Ebony Black & the Ice Cream Social

by William Sarradet May 13, 2019

Xxavier Carter's ice box at Pariah

Dallas’s current most controversial MFA artist leaves Dallas with a bang. Last weekend, at Pariah in Dallas, he created a showcase for him and a few of his peers to say their piece .

Ebony Black & The Ice Cream Social, a group show that opened with an evening performance on Saturday, is the farewell gesture of Xxavier Carter, a 2019 MFA graduate of SMU’s Meadows School. It’s widely known that Carter had his thesis performance shushed by the department. Despite graduating, Carter’s fallout with SMU sounds like a case of irreconcilable differences.  

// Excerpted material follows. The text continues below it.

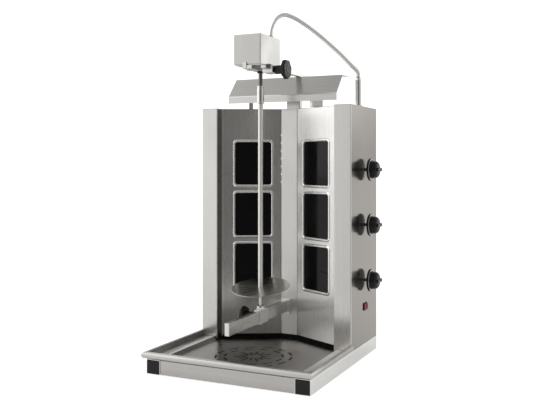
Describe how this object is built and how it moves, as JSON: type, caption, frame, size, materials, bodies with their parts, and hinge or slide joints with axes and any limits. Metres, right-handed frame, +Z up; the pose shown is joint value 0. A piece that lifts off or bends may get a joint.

Xxavier Carter and Oshay Green

Xxavier Carter (foreground) and Oshay Green

At Pariah, Carter had ice cream and sorbet for sale in freezer located in the performance room, adjacent to the front gallery. Carter’s performance, pivotal to the show but not central, was a slow spoken word parlay of lamentations and invocations to grow new senses for sight, while he slowly mutilated a paper bag covering his head. Casually, he said, “I thought I could see what’s goin’ on if I look close enough, maybe turn my head around, with the eyes in the back,” while he cut eye holes on each face of the paper sack. Oshay Green was a one-man backing band, improvising on his homemade single-string base, fashioned from what appears to be a 4×4 stud and a speaker output coiled with copper. “Doomy” is one way to put the ensemble.

B Randall

B Randall

The next performance was poetry spoken by B Randall. She began reciting one piece, but started over when she forgot her line, distracted by a joke from the evening’s Master of Ceremonies. She settled on performing a different spoken piece instead. The levity of it was a quiet moment removed from the heaviness of the rest of the show, and a reminder that art can cleanse the palette as well challenge.

The night's MC

The night’s MC

The Master of Ceremonies performed seated from his perch above the audience. Wearing a knitted ski mask, he wouldn’t say his name, preferring only to be identified as “The FOGA Homie,” which referenced his installation and promotional video for Felon Yoga in the front gallery. The MC engaged in a kind of meta-critical dialogue with the audience. At one point, he pulled out his phone and said he would “buy 10 ice creams for anyone here that will say the N-word,” meaning on-camera. The crowd froze, and a confusion settled over the room. This angered the MC, who cursed us viewers for insulting him by not responding to his offer. The intensity of this particular collective experience is hard to convey to someone who wasn’t there.

FOGA

FOGA

After the performers had played, spoken, and shouted, the audience dispersed. I asked Carter: How did you organize this show? Is this your final goodbye to Dallas?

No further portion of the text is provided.